[start]
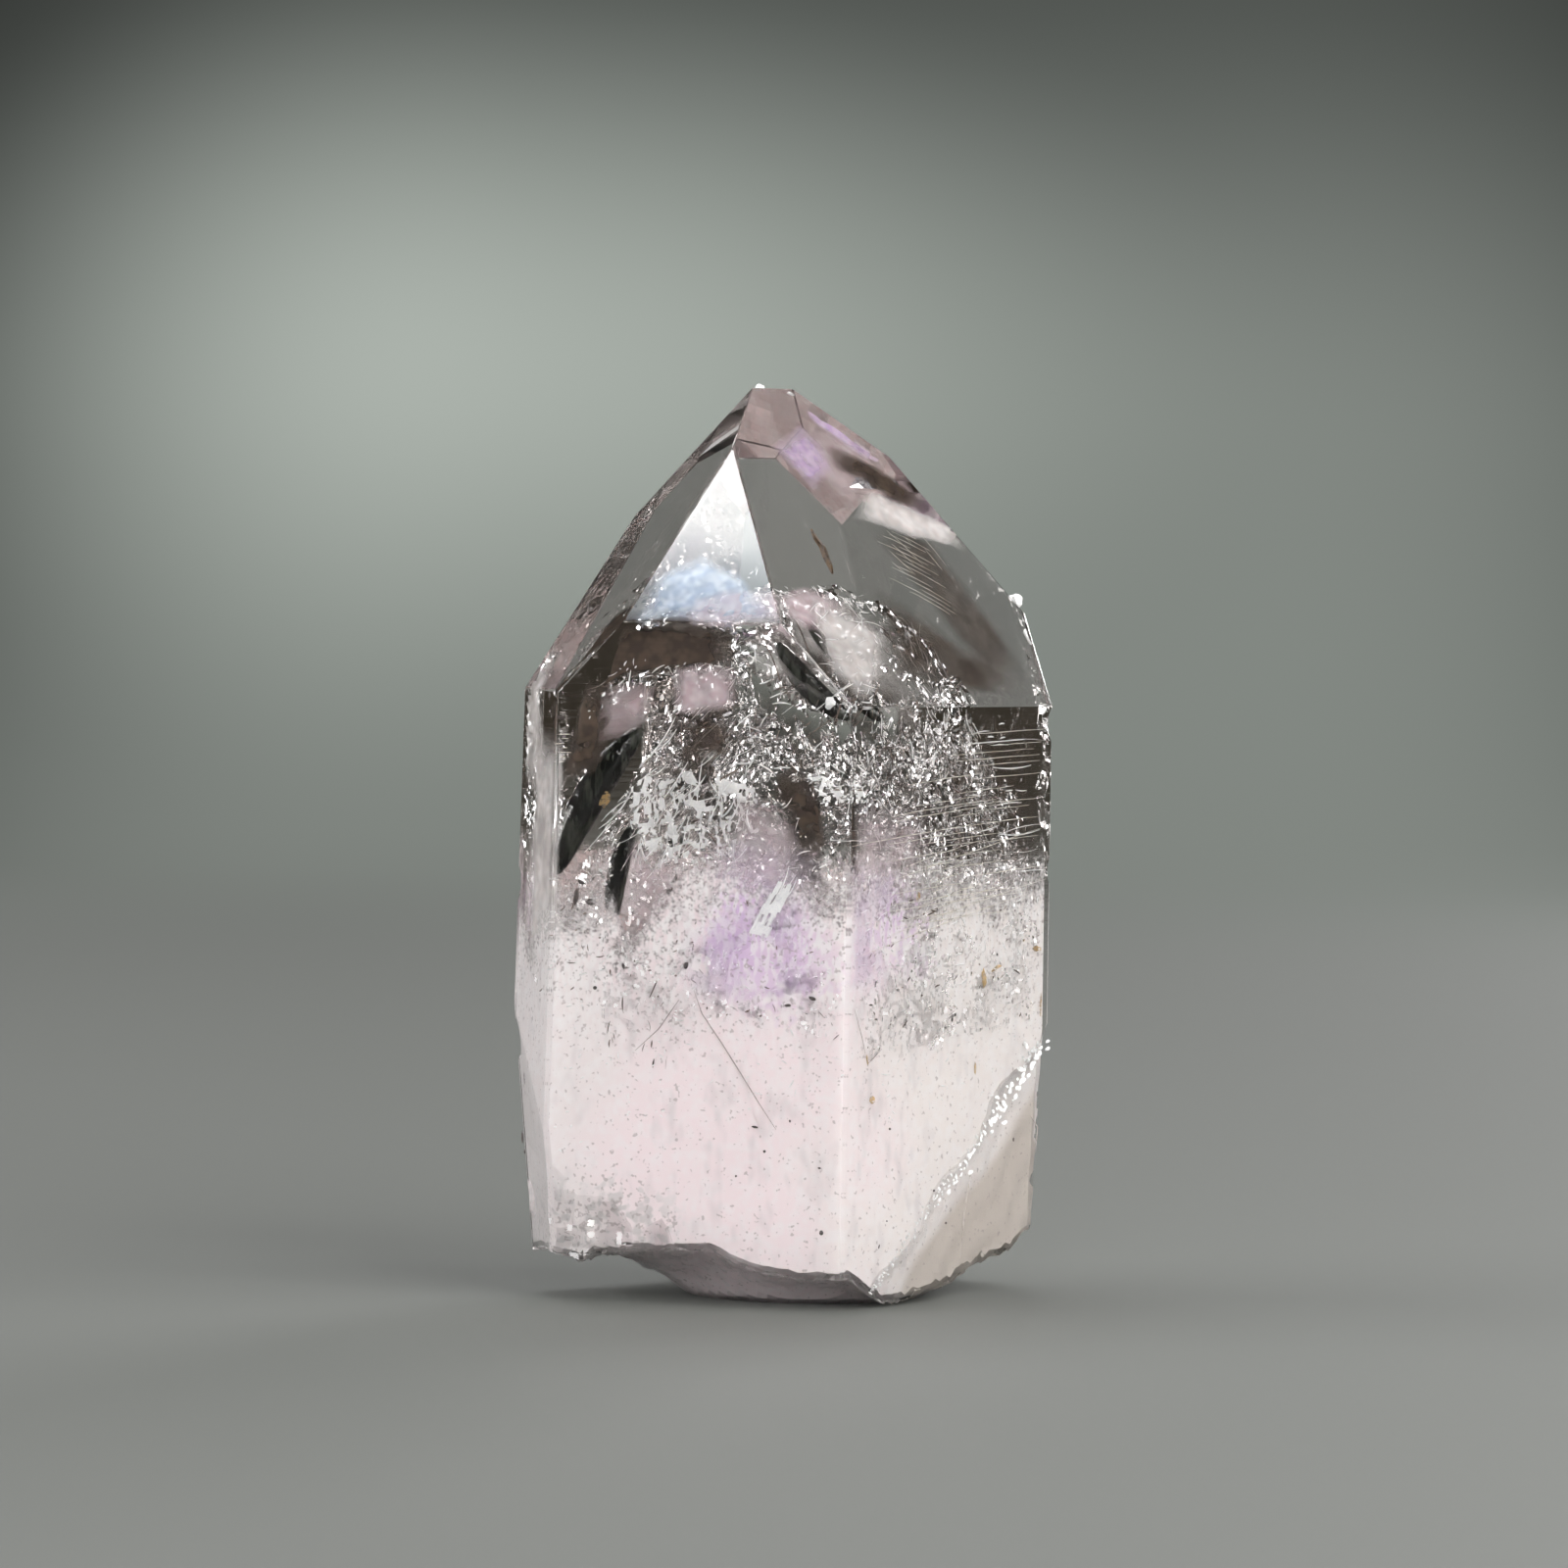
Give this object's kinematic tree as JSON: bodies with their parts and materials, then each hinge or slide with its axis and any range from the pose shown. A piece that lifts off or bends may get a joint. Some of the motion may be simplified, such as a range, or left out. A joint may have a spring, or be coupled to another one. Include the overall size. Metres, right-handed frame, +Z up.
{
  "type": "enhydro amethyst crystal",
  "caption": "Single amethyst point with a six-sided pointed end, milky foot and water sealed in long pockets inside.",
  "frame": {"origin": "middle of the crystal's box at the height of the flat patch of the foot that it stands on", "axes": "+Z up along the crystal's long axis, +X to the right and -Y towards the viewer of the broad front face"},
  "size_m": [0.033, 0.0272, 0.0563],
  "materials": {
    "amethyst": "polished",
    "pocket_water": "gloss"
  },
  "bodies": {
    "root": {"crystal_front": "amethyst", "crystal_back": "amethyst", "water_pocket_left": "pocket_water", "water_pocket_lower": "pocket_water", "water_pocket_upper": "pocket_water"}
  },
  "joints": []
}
[end]
- Problem to solve: Restate the data above word for word.

- Final result:
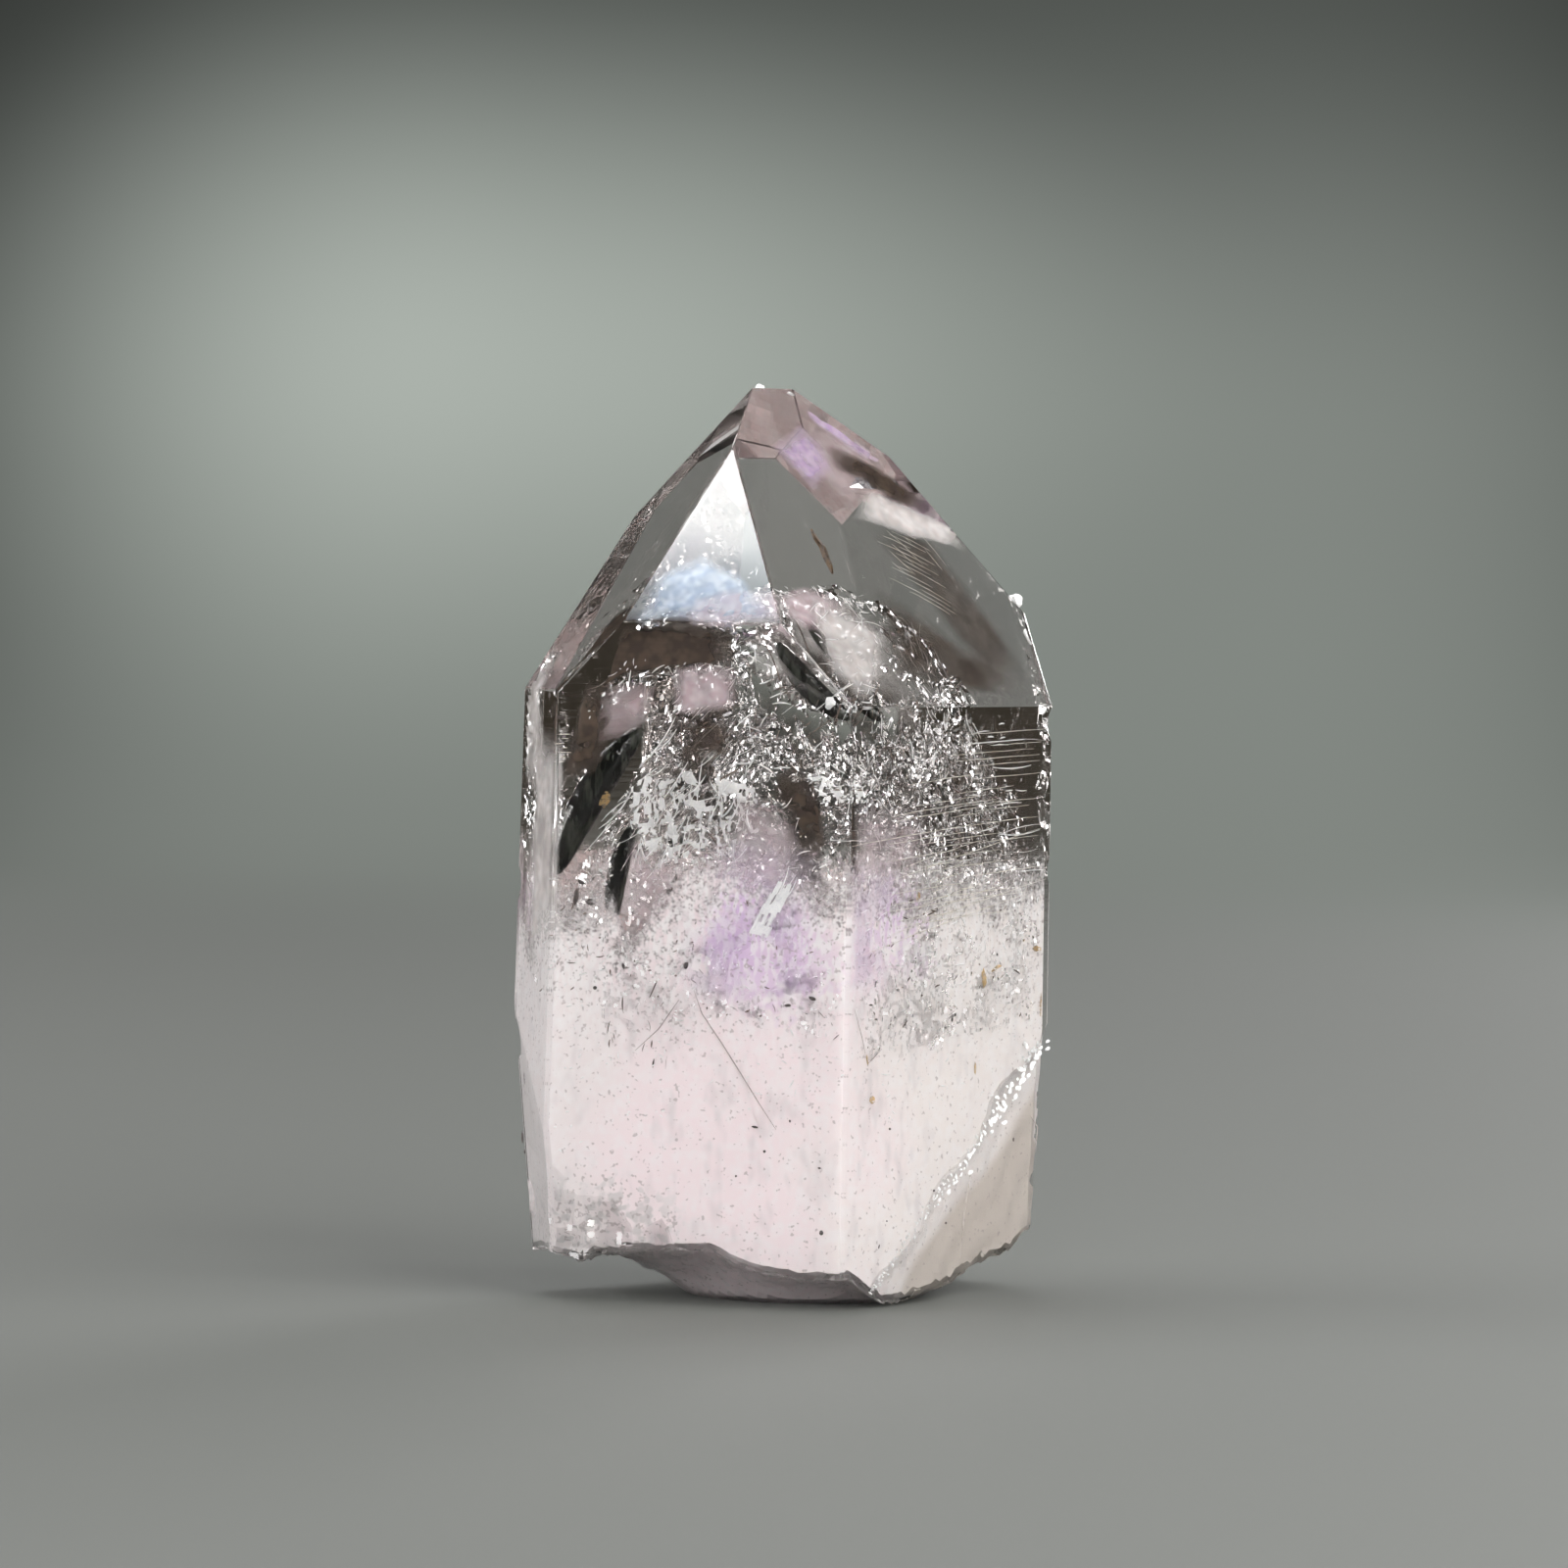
Give this object's kinematic tree as JSON: bodies with their parts and materials, then each hinge or slide with its axis and any range from the pose shown. A piece that lifts off or bends may get a joint. Some of the motion may be simplified, such as a range, or left out. A joint may have a spring, or be coupled to another one. Include the overall size. Metres, right-handed frame, +Z up.
{
  "type": "enhydro amethyst crystal",
  "caption": "Single amethyst point with a six-sided pointed end, milky foot and water sealed in long pockets inside.",
  "frame": {"origin": "middle of the crystal's box at the height of the flat patch of the foot that it stands on", "axes": "+Z up along the crystal's long axis, +X to the right and -Y towards the viewer of the broad front face"},
  "size_m": [0.033, 0.0272, 0.0563],
  "materials": {
    "amethyst": "polished",
    "pocket_water": "gloss"
  },
  "bodies": {
    "root": {"crystal_front": "amethyst", "crystal_back": "amethyst", "water_pocket_left": "pocket_water", "water_pocket_lower": "pocket_water", "water_pocket_upper": "pocket_water"}
  },
  "joints": []
}